INSTRUCTION:
Output the data exactly, with every line intact.

[start of PROVIDED DATA]

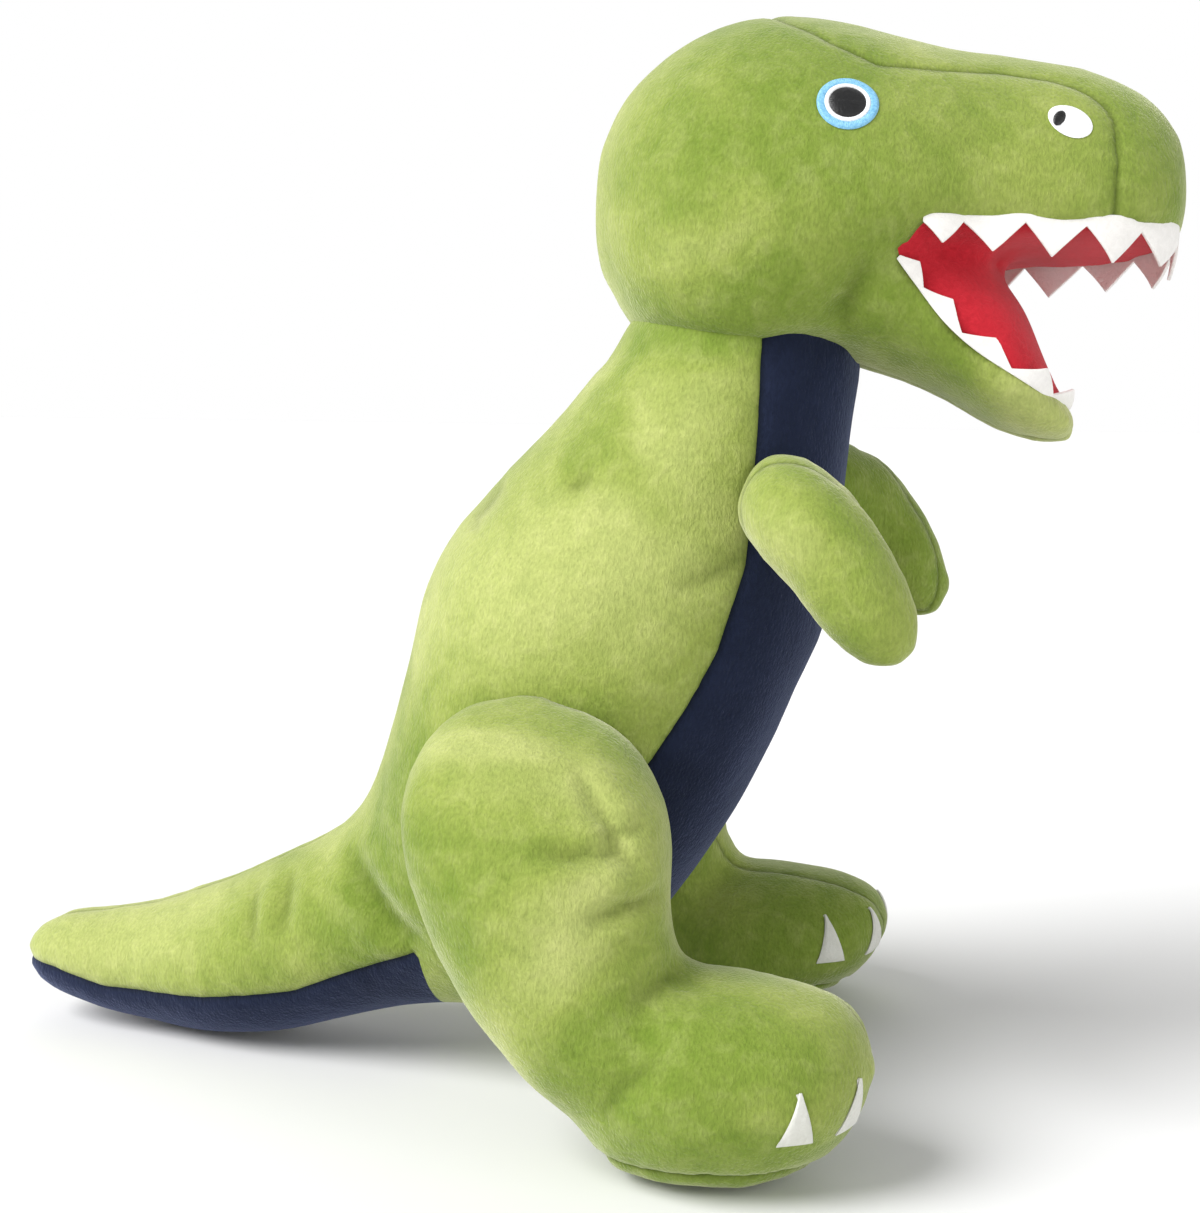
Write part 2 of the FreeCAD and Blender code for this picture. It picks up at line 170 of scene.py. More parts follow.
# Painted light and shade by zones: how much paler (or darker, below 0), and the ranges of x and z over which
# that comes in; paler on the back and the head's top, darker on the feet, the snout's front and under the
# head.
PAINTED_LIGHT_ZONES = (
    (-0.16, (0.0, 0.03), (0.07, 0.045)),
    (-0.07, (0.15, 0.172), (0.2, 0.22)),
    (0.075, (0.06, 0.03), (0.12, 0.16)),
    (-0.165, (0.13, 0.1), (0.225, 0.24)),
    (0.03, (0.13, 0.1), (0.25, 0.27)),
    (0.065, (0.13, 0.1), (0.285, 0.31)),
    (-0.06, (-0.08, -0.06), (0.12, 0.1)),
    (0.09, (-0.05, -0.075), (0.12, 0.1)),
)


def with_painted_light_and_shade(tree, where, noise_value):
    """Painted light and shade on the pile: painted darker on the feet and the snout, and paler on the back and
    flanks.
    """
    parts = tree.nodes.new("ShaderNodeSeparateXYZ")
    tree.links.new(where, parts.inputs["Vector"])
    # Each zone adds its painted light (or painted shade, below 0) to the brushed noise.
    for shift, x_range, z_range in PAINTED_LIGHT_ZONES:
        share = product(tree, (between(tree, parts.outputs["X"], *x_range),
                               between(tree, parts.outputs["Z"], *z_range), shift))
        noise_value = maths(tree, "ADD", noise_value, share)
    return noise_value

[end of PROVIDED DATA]

RESULT:
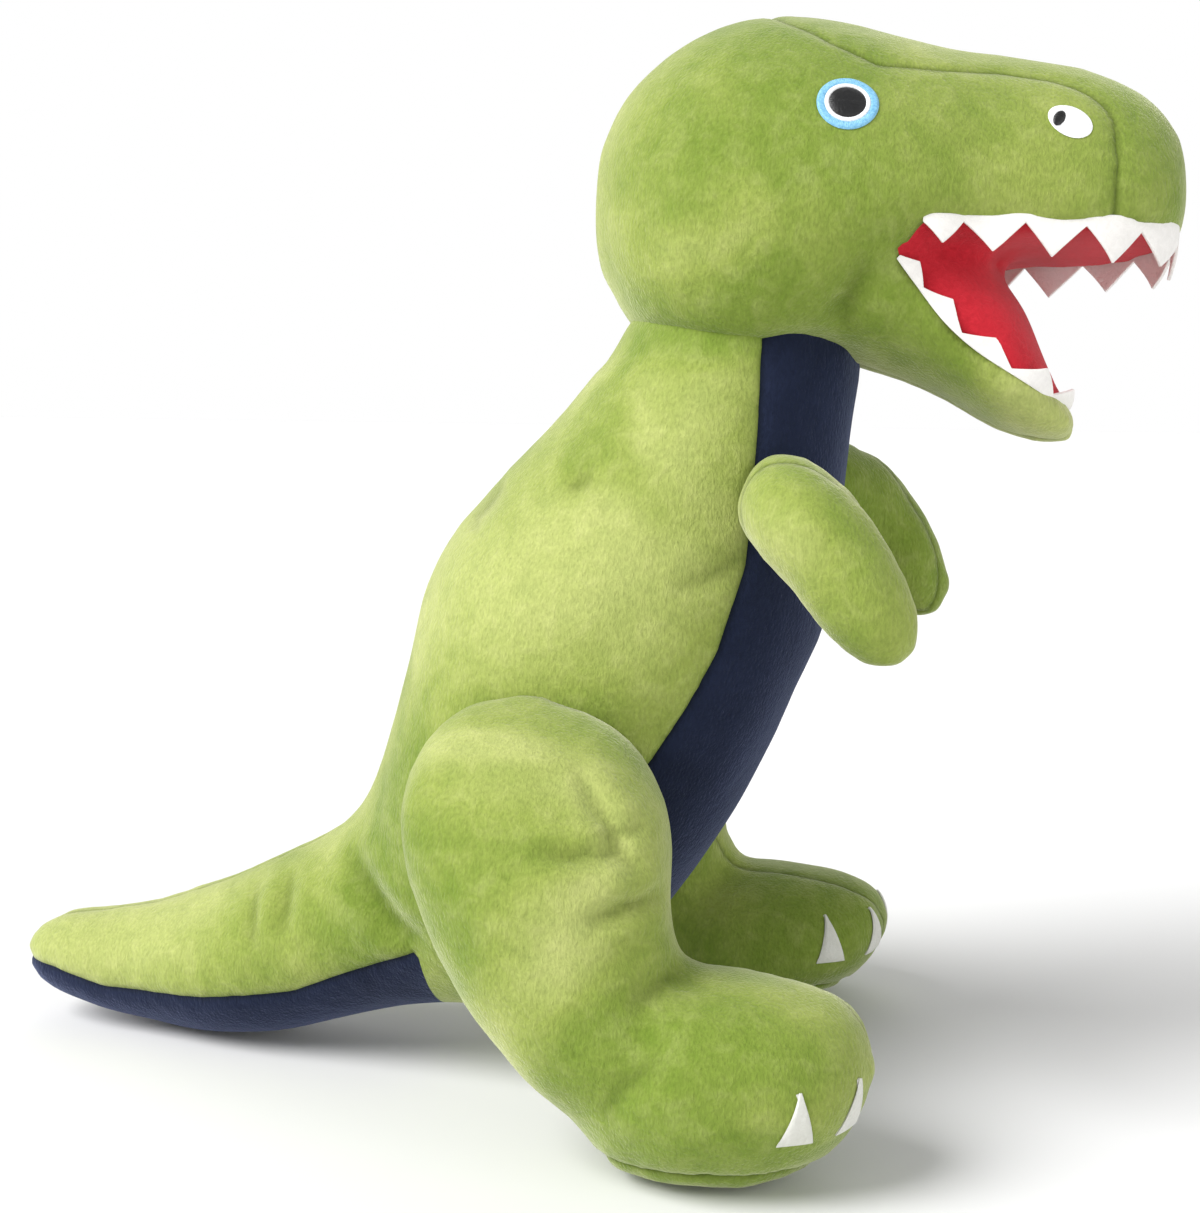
Write part 2 of the FreeCAD and Blender code for this picture. It picks up at line 170 of scene.py. More parts follow.
# Painted light and shade by zones: how much paler (or darker, below 0), and the ranges of x and z over which
# that comes in; paler on the back and the head's top, darker on the feet, the snout's front and under the
# head.
PAINTED_LIGHT_ZONES = (
    (-0.16, (0.0, 0.03), (0.07, 0.045)),
    (-0.07, (0.15, 0.172), (0.2, 0.22)),
    (0.075, (0.06, 0.03), (0.12, 0.16)),
    (-0.165, (0.13, 0.1), (0.225, 0.24)),
    (0.03, (0.13, 0.1), (0.25, 0.27)),
    (0.065, (0.13, 0.1), (0.285, 0.31)),
    (-0.06, (-0.08, -0.06), (0.12, 0.1)),
    (0.09, (-0.05, -0.075), (0.12, 0.1)),
)


def with_painted_light_and_shade(tree, where, noise_value):
    """Painted light and shade on the pile: painted darker on the feet and the snout, and paler on the back and
    flanks.
    """
    parts = tree.nodes.new("ShaderNodeSeparateXYZ")
    tree.links.new(where, parts.inputs["Vector"])
    # Each zone adds its painted light (or painted shade, below 0) to the brushed noise.
    for shift, x_range, z_range in PAINTED_LIGHT_ZONES:
        share = product(tree, (between(tree, parts.outputs["X"], *x_range),
                               between(tree, parts.outputs["Z"], *z_range), shift))
        noise_value = maths(tree, "ADD", noise_value, share)
    return noise_value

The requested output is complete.